-- DIRECTIVE --
Using the listing below, copy exactly the lines from the one containing "hide_parts(flap.lining)" to the one containing "0]), arc_length(points[:, -1])[-1]", both lines included, and no others.

** start of RECORD EXCERPTS **

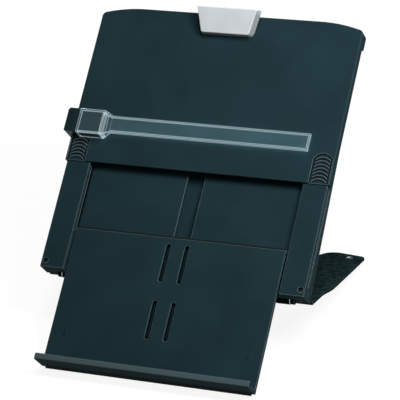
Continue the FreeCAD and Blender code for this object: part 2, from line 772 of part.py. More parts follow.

** end of RECORD EXCERPTS **
** start of RECORD EXCERPTS **

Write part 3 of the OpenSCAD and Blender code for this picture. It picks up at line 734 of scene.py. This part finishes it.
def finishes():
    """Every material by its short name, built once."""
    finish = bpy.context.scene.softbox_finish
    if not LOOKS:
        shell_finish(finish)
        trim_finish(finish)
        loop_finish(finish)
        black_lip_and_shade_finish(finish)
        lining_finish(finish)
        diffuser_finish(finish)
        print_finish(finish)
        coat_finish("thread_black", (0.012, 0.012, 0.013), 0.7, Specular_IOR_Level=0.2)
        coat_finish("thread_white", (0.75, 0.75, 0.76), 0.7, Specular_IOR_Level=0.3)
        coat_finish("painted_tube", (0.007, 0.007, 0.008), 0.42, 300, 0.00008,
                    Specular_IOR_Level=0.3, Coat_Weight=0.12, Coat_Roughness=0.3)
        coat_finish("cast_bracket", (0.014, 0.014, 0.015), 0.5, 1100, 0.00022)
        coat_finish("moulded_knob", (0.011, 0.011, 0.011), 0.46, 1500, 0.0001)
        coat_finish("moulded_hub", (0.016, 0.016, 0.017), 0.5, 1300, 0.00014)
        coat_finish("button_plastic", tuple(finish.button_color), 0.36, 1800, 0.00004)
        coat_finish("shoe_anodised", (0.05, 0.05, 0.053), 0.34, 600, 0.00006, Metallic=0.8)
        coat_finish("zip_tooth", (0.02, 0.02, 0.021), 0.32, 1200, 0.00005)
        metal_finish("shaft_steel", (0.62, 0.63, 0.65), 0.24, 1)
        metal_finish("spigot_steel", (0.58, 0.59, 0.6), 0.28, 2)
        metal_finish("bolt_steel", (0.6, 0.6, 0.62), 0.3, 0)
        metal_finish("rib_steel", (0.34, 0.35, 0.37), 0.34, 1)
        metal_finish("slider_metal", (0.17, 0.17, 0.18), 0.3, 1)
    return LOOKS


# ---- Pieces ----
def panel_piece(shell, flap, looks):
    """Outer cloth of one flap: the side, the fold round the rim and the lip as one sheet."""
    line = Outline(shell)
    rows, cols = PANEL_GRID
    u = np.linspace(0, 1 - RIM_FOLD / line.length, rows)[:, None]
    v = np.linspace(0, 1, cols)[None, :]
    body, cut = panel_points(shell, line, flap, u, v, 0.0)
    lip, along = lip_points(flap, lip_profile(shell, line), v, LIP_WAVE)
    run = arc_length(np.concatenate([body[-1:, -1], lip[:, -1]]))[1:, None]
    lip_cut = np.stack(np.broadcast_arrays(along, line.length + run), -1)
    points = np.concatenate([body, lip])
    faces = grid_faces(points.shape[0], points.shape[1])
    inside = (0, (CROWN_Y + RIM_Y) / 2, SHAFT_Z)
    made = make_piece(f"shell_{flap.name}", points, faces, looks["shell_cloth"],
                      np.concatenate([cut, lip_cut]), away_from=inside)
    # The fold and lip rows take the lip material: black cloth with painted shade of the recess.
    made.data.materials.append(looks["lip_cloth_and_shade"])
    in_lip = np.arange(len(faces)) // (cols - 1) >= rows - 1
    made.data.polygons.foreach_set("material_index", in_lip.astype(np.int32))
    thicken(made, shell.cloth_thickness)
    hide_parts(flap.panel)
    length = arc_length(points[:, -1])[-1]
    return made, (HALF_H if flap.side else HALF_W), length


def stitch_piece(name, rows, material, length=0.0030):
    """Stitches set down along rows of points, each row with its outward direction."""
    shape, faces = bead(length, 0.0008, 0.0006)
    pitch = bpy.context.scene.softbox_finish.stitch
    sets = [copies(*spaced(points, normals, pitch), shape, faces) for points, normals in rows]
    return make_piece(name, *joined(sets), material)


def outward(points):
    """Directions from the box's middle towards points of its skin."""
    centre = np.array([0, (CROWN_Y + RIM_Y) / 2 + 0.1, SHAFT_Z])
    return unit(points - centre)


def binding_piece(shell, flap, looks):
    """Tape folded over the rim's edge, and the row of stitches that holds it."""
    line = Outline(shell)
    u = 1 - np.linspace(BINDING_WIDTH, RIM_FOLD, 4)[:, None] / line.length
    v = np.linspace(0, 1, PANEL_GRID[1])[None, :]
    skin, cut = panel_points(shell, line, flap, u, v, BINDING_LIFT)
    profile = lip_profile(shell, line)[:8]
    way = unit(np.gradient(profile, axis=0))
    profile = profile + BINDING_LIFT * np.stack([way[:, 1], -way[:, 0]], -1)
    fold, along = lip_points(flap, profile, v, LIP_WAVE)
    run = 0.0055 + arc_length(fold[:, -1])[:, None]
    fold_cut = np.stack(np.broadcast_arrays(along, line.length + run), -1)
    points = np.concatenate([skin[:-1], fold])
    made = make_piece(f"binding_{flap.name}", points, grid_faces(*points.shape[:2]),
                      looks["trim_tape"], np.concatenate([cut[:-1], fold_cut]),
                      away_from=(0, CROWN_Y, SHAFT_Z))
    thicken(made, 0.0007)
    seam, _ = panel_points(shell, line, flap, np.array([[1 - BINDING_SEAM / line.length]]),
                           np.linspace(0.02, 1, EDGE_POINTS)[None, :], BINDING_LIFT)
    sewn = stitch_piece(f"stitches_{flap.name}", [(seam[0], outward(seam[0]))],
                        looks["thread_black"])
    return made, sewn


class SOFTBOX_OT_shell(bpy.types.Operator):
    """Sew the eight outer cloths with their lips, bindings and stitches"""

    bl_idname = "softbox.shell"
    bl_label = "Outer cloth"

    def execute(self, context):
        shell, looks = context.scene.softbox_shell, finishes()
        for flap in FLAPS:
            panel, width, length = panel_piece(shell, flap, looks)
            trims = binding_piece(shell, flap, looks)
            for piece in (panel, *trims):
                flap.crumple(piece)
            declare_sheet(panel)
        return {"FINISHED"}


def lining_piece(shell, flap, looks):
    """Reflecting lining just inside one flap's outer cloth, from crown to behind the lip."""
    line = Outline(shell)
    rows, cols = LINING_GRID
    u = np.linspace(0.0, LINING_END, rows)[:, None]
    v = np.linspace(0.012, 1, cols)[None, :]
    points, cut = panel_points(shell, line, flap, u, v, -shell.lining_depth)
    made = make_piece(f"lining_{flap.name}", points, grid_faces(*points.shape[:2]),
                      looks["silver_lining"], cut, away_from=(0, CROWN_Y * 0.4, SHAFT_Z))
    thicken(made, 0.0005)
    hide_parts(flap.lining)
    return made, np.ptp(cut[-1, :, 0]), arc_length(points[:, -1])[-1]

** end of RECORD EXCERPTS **
** start of RECORD EXCERPTS **

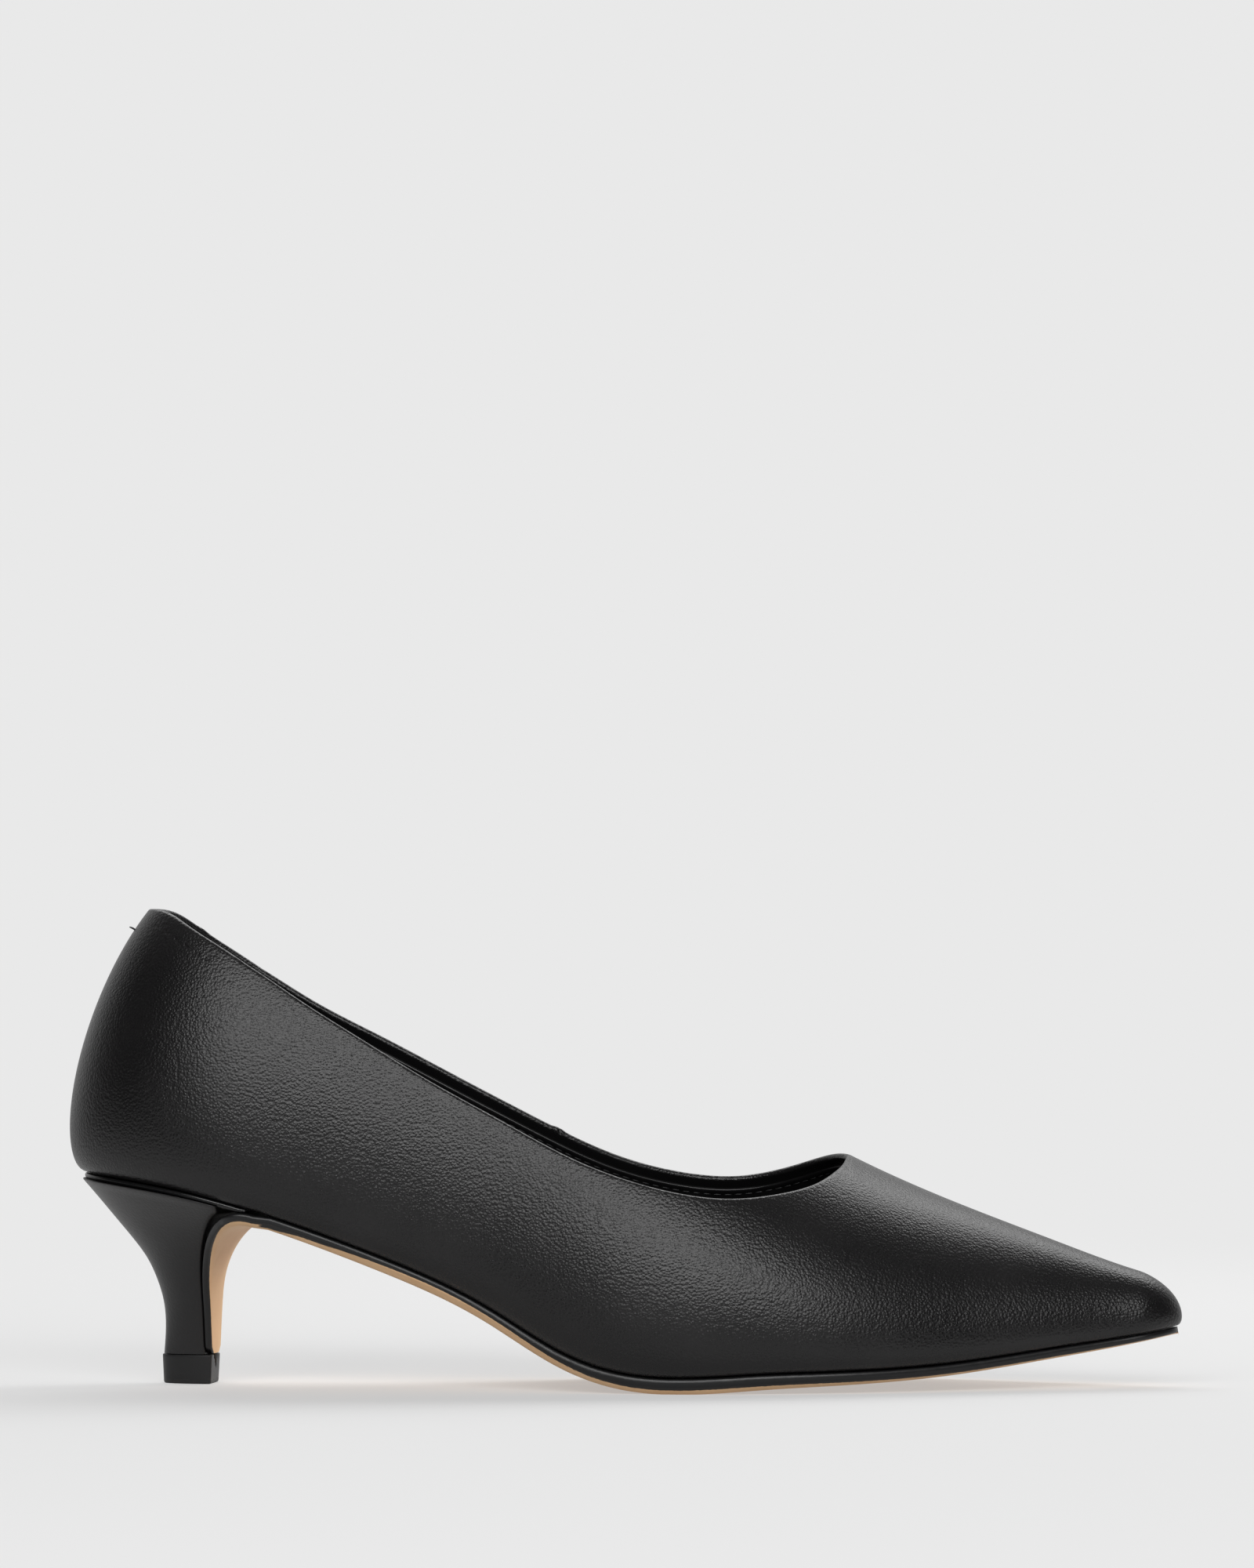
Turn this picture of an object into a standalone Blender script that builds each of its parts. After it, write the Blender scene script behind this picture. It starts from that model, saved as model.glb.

** end of RECORD EXCERPTS **

-- RESULT FOR THIS TASK --
    hide_parts(flap.lining)
    return made, np.ptp(cut[-1, :, 0]), arc_length(points[:, -1])[-1]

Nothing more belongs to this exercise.